William Owen Smith from the Board of Health found the war embarrassing and went to Kalalau himself aboard the Iwalani that had delivered the prisoners to Honolulu and was to return to Kalalau. Smith arrived on July 10 with ten fresh soldiers, supplies, and three coffins. Smith found Larsen had given up on Koʻolau and went to the next valley with his men, searching for lepers. After hours of argument between the two, they returned to the cave with men to find it abandoned. Patrols were sent into the surrounding area to no avail. Smith, seeing the dense vegetation for himself, decided the manhunt was in vain and called off Larsen's campaign.

==Aftermath==
The soldiers left boarded the Iwalani, the campaign had captured twenty seven prisoners. The remaining lepers were never harassed again, while the captured lepers were sent to Kalawao. The leper community in Kalalau had dissolved and lived in individual households. Koʻolau and his family remained unharmed, yet still fearful of being captured, staying in the original valley in which they were hiding for many more years until the first son and Koʻolau died. Piilani, Koʻolau's wife, left the valley following their deaths and shared her story which was later published. In 1897, William Smith's brother physician Jared K. Smith was killed in what was suspected as retaliation by a relative of lepers who were threatened with deportation. Smith's law partner William Ansel Kinney was sent as special prosecutor. A native Hawaiian named Kapea was arrested, tried, and hanged for the murder.

==Popular culture==
The Leper War has been cited as a successful act of defiance directed at discrimination toward leprosy and Hawaiians.

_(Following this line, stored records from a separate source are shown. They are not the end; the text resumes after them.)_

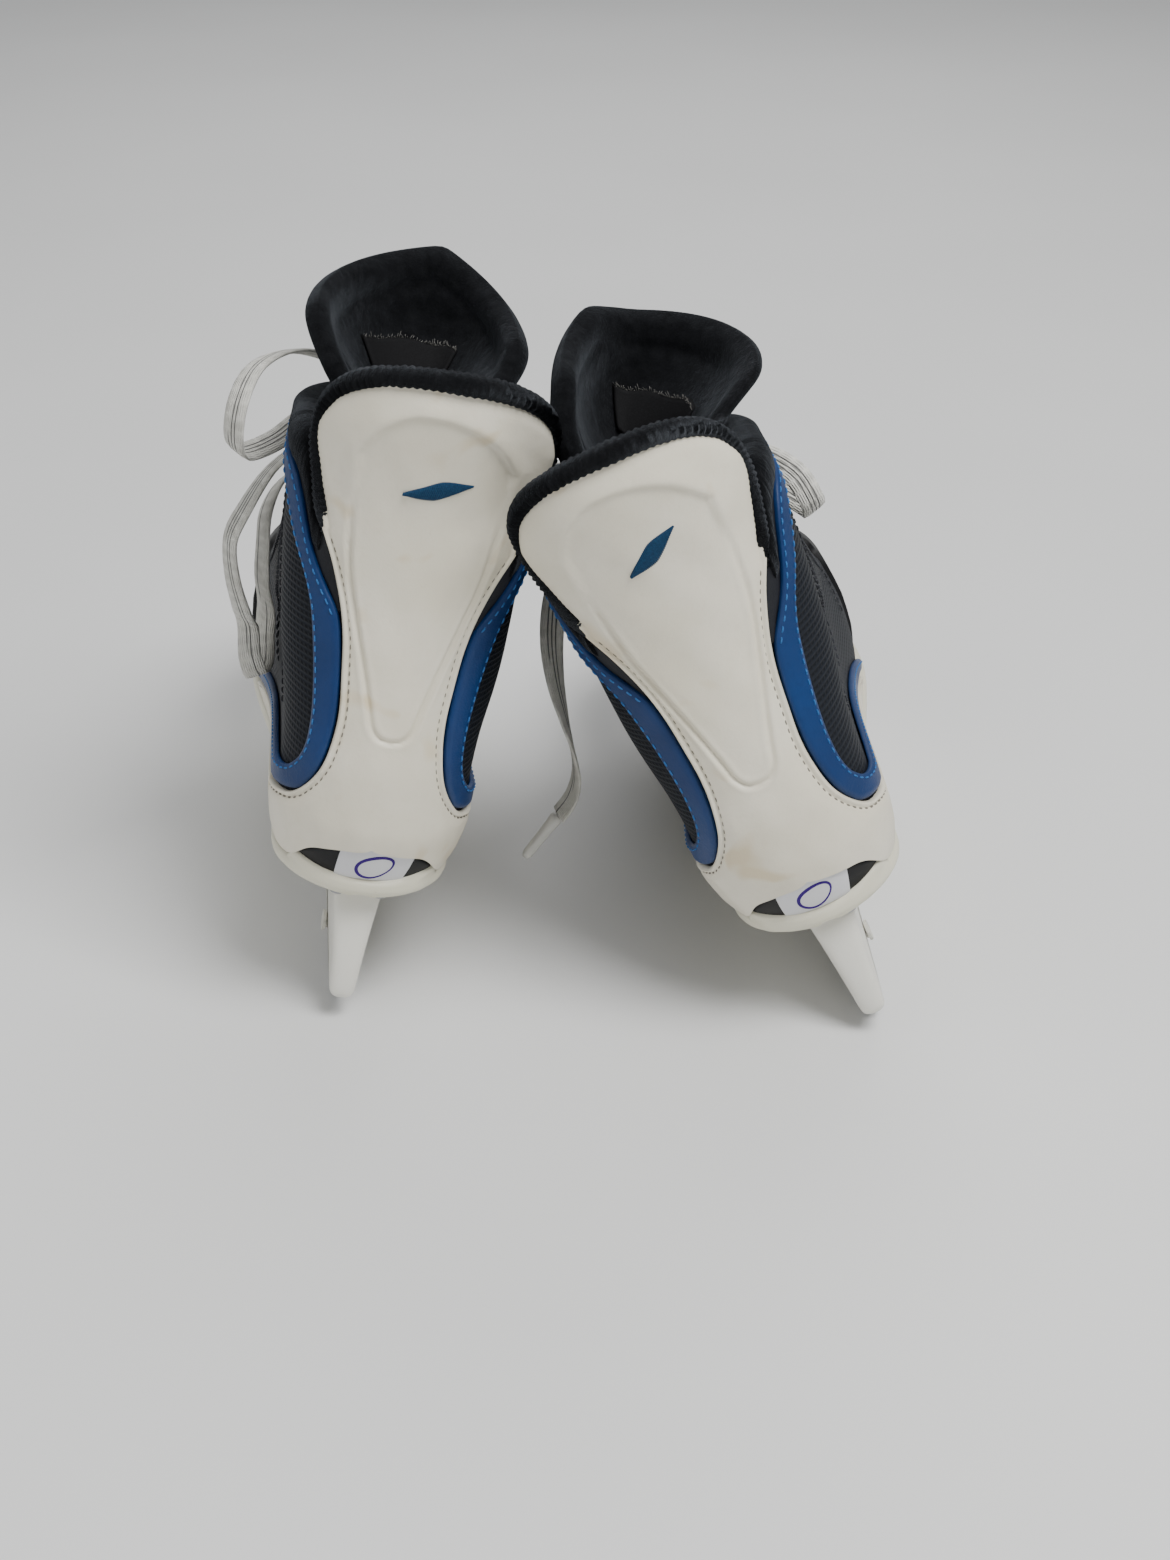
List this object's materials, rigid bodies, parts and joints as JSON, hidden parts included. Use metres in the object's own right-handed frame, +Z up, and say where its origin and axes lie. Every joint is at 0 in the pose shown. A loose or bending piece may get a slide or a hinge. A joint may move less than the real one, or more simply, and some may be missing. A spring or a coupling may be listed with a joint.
{
  "type": "ice skates",
  "caption": "Pair of junior hockey ice skates leaning together, with laced padded boots, flexing tendon guards, hinged tongues and steel runners in plastic holders.",
  "frame": {"origin": "on the ice under the middle of the pair's box, free laces aside", "axes": "+Y towards the toes, +X to the wearer's right, +Z up"},
  "size_m": [0.2332, 0.2676, 0.2368],
  "materials": {
    "steel": "ground steel edge",
    "bolts": "zinc plated",
    "holder_plastic": "white moulded plastic",
    "outsole": "cream moulded plastic",
    "board": "fibre board",
    "footbed_fabric": "brushed knit",
    "side_fabric": "navy ballistic weave",
    "blue_leather": "blue synthetic leather",
    "dark_leather": "dark synthetic leather",
    "toe_plastic": "moulded toe cap",
    "white_leather": "warm white smooth leather",
    "insert_black": "black insert",
    "counter_plastic": "stiffener",
    "liner_fabric": "padded liner knit",
    "black_felt": "black felt",
    "lace": "flat woven lace",
    "aglet": "clear white sleeve"
  },
  "bodies": {
    "left_boot": {"left_runner": "steel", "left_blade_holder": "holder_plastic", "left_runner_bolt_rear": "bolts", "left_runner_bolt_front": "bolts", "left_outsole": "outsole", "left_insole_board": "board", "left_footbed": "footbed_fabric", "left_quarter_lateral": "side_fabric", "left_band_lateral": "blue_leather", "left_eyestay_lateral": "dark_leather", "left_quarter_medial": "side_fabric", "left_band_medial": "blue_leather", "left_eyestay_medial": "dark_leather", "left_toe_cap": "toe_plastic", "left_heel_panel": "white_leather", "left_heel_insert": "insert_black", "left_heel_counter": "counter_plastic", "left_liner": "liner_fabric", "left_tongue": "black_felt", "left_lacing": "lace", "left_lace_knot": "lace", "left_lace_loop_lateral": "lace", "left_lace_end_lateral": "lace", "left_aglet_lateral": "aglet", "left_lace_loop_medial": "lace", "left_lace_end_medial": "lace", "left_aglet_medial": "aglet"},
    "left_guard": {"left_tendon_guard": "white_leather", "left_guard_lining": "black_felt"},
    "left_tongue_flap": {"left_tongue_top": "black_felt"},
    "right_boot": {"right_runner": "steel", "right_blade_holder": "holder_plastic", "right_runner_bolt_rear": "bolts", "right_runner_bolt_front": "bolts", "right_outsole": "outsole", "right_insole_board": "board", "right_footbed": "footbed_fabric", "right_quarter_lateral": "side_fabric", "right_band_lateral": "blue_leather", "right_eyestay_lateral": "dark_leather", "right_quarter_medial": "side_fabric", "right_band_medial": "blue_leather", "right_eyestay_medial": "dark_leather", "right_toe_cap": "toe_plastic", "right_heel_panel": "white_leather", "right_heel_insert": "insert_black", "right_heel_counter": "counter_plastic", "right_liner": "liner_fabric", "right_tongue": "black_felt", "right_lacing": "lace", "right_lace_knot": "lace", "right_lace_loop_lateral": "lace", "right_lace_end_lateral": "lace", "right_aglet_lateral": "aglet", "right_lace_loop_medial": "lace", "right_lace_end_medial": "lace", "right_aglet_medial": "aglet"},
    "right_guard": {"right_tendon_guard": "white_leather", "right_guard_lining": "black_felt"},
    "right_tongue_flap": {"right_tongue_top": "black_felt"}
  },
  "joints": [
    {"name": "left_guard_flex", "type": "hinge", "parent": "left_boot", "child": "left_guard", "pos_m": [-0.03824, -0.10762, 0.16507], "axis": [0.9733, 0.1109, -0.2011], "range_deg": [0, 15]},
    {"name": "left_tongue_flop", "type": "hinge", "parent": "left_boot", "child": "left_tongue_flap", "pos_m": [-0.0411, -0.03709, 0.19014], "axis": [-0.9733, -0.1109, 0.2011], "range_deg": [0, 25]},
    {"name": "right_guard_flex", "type": "hinge", "parent": "right_boot", "child": "right_guard", "pos_m": [0.03846, -0.12249, 0.15307], "axis": [0.9054, 0.0395, 0.4226], "range_deg": [0, 15]},
    {"name": "right_tongue_flop", "type": "hinge", "parent": "right_boot", "child": "right_tongue_flap", "pos_m": [0.02458, -0.05263, 0.17628], "axis": [-0.9054, -0.0395, -0.4226], "range_deg": [0, 25]},
    {"name": "right_skate_lift", "type": "slide", "parent": "left_boot", "child": "right_boot", "axis": [0.8, 0, 0.6], "range_m": [0, 0.25]}
  ]
}
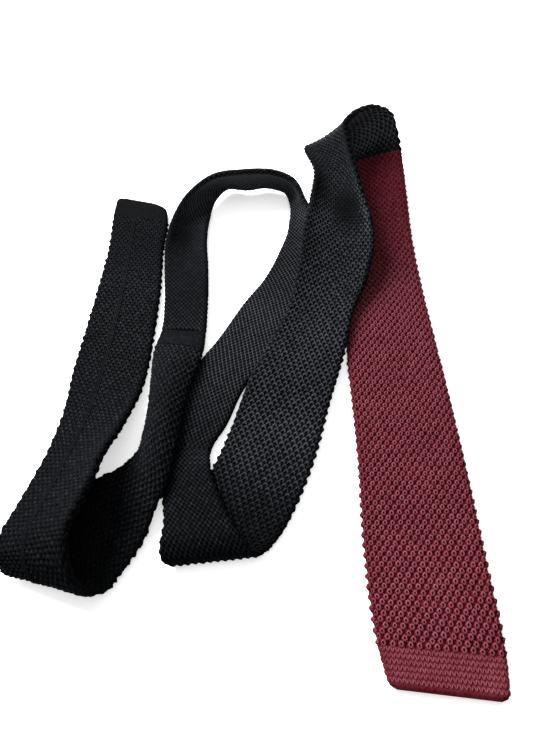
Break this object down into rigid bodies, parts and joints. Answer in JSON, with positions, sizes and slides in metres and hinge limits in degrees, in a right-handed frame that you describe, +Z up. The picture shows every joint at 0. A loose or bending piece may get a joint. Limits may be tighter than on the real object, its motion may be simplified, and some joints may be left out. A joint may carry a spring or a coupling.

Piilani wrote about her experience which was published in 1906 titled Ka Moolelo oiaio o Kaluaikoolau, Hawaiian for The True Story of Kaluaikoolau.

The event would inspire the narrative The Folding Cliffs by W. S. Merwin.

Jack London wrote a short story about the incident titled "Koolau the Leper".

Carlos Giménez adapted Jack London's short story Koolau the Leper into a comic titled Koolau el leproso. According to his biography, Giménez began the adaptation in 1978 and it was published from 1979 in the magazine Totem before later appearing in collected form.

In 2022, a feature film about the rebellion called The Wind & the Reckoning was released.